══ SUPPLIED MATERIAL

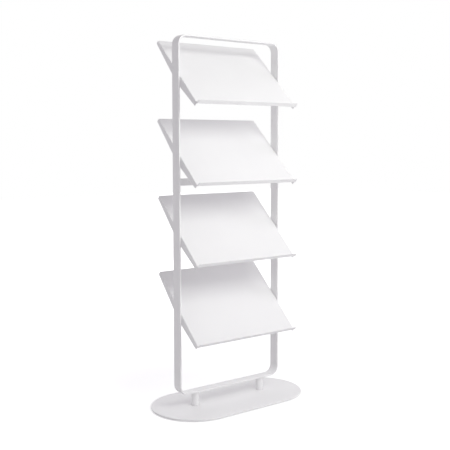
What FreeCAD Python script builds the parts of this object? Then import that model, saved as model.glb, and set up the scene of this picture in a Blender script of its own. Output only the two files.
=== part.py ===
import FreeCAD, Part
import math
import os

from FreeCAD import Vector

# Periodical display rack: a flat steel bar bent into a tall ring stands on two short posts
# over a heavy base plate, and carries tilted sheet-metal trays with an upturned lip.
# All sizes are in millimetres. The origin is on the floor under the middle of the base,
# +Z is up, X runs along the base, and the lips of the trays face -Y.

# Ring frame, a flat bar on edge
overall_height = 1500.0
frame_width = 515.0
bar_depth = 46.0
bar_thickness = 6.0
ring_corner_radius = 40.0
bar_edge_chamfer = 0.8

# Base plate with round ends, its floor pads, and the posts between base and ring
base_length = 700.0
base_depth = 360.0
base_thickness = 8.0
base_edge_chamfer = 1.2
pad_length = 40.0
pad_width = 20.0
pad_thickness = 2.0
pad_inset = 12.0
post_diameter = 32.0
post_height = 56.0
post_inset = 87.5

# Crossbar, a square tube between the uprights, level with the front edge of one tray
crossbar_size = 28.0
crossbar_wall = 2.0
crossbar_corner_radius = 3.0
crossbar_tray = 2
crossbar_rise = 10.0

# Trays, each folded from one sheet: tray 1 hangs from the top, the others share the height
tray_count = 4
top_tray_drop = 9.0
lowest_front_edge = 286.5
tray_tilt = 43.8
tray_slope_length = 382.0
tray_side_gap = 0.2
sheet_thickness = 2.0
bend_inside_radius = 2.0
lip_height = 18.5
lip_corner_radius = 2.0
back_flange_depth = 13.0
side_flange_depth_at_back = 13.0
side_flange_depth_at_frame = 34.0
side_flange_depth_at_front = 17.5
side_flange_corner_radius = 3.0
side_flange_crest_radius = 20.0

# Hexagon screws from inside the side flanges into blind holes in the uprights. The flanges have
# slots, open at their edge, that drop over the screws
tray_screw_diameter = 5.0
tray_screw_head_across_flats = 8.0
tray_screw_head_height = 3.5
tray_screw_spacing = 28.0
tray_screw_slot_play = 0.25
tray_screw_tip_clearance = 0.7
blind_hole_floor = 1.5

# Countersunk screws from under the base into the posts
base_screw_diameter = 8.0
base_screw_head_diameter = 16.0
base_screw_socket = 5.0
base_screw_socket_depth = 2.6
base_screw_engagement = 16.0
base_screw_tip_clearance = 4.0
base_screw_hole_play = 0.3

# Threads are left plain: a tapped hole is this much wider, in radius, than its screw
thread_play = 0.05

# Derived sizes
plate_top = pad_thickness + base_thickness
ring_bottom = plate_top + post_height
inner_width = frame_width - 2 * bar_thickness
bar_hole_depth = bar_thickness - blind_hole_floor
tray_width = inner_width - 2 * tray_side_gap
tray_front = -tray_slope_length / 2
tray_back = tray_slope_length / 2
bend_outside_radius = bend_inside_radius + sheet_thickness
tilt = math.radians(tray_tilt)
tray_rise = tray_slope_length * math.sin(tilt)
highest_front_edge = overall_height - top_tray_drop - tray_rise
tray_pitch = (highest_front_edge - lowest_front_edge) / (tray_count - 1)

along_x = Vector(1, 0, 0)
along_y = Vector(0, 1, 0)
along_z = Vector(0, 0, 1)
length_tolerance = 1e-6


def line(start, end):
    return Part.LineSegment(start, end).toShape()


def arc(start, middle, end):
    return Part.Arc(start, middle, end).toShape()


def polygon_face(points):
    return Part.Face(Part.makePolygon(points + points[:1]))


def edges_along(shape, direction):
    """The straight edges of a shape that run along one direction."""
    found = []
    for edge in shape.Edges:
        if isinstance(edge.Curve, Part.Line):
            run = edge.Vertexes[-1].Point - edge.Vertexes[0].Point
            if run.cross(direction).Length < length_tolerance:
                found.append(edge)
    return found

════

Repeat the material in full, exactly as it stands.

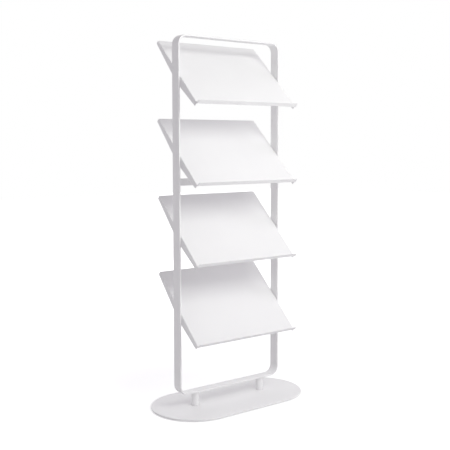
What FreeCAD Python script builds the parts of this object? Then import that model, saved as model.glb, and set up the scene of this picture in a Blender script of its own. Output only the two files.
=== part.py ===
import FreeCAD, Part
import math
import os

from FreeCAD import Vector

# Periodical display rack: a flat steel bar bent into a tall ring stands on two short posts
# over a heavy base plate, and carries tilted sheet-metal trays with an upturned lip.
# All sizes are in millimetres. The origin is on the floor under the middle of the base,
# +Z is up, X runs along the base, and the lips of the trays face -Y.

# Ring frame, a flat bar on edge
overall_height = 1500.0
frame_width = 515.0
bar_depth = 46.0
bar_thickness = 6.0
ring_corner_radius = 40.0
bar_edge_chamfer = 0.8

# Base plate with round ends, its floor pads, and the posts between base and ring
base_length = 700.0
base_depth = 360.0
base_thickness = 8.0
base_edge_chamfer = 1.2
pad_length = 40.0
pad_width = 20.0
pad_thickness = 2.0
pad_inset = 12.0
post_diameter = 32.0
post_height = 56.0
post_inset = 87.5

# Crossbar, a square tube between the uprights, level with the front edge of one tray
crossbar_size = 28.0
crossbar_wall = 2.0
crossbar_corner_radius = 3.0
crossbar_tray = 2
crossbar_rise = 10.0

# Trays, each folded from one sheet: tray 1 hangs from the top, the others share the height
tray_count = 4
top_tray_drop = 9.0
lowest_front_edge = 286.5
tray_tilt = 43.8
tray_slope_length = 382.0
tray_side_gap = 0.2
sheet_thickness = 2.0
bend_inside_radius = 2.0
lip_height = 18.5
lip_corner_radius = 2.0
back_flange_depth = 13.0
side_flange_depth_at_back = 13.0
side_flange_depth_at_frame = 34.0
side_flange_depth_at_front = 17.5
side_flange_corner_radius = 3.0
side_flange_crest_radius = 20.0

# Hexagon screws from inside the side flanges into blind holes in the uprights. The flanges have
# slots, open at their edge, that drop over the screws
tray_screw_diameter = 5.0
tray_screw_head_across_flats = 8.0
tray_screw_head_height = 3.5
tray_screw_spacing = 28.0
tray_screw_slot_play = 0.25
tray_screw_tip_clearance = 0.7
blind_hole_floor = 1.5

# Countersunk screws from under the base into the posts
base_screw_diameter = 8.0
base_screw_head_diameter = 16.0
base_screw_socket = 5.0
base_screw_socket_depth = 2.6
base_screw_engagement = 16.0
base_screw_tip_clearance = 4.0
base_screw_hole_play = 0.3

# Threads are left plain: a tapped hole is this much wider, in radius, than its screw
thread_play = 0.05

# Derived sizes
plate_top = pad_thickness + base_thickness
ring_bottom = plate_top + post_height
inner_width = frame_width - 2 * bar_thickness
bar_hole_depth = bar_thickness - blind_hole_floor
tray_width = inner_width - 2 * tray_side_gap
tray_front = -tray_slope_length / 2
tray_back = tray_slope_length / 2
bend_outside_radius = bend_inside_radius + sheet_thickness
tilt = math.radians(tray_tilt)
tray_rise = tray_slope_length * math.sin(tilt)
highest_front_edge = overall_height - top_tray_drop - tray_rise
tray_pitch = (highest_front_edge - lowest_front_edge) / (tray_count - 1)

along_x = Vector(1, 0, 0)
along_y = Vector(0, 1, 0)
along_z = Vector(0, 0, 1)
length_tolerance = 1e-6


def line(start, end):
    return Part.LineSegment(start, end).toShape()


def arc(start, middle, end):
    return Part.Arc(start, middle, end).toShape()


def polygon_face(points):
    return Part.Face(Part.makePolygon(points + points[:1]))


def edges_along(shape, direction):
    """The straight edges of a shape that run along one direction."""
    found = []
    for edge in shape.Edges:
        if isinstance(edge.Curve, Part.Line):
            run = edge.Vertexes[-1].Point - edge.Vertexes[0].Point
            if run.cross(direction).Length < length_tolerance:
                found.append(edge)
    return found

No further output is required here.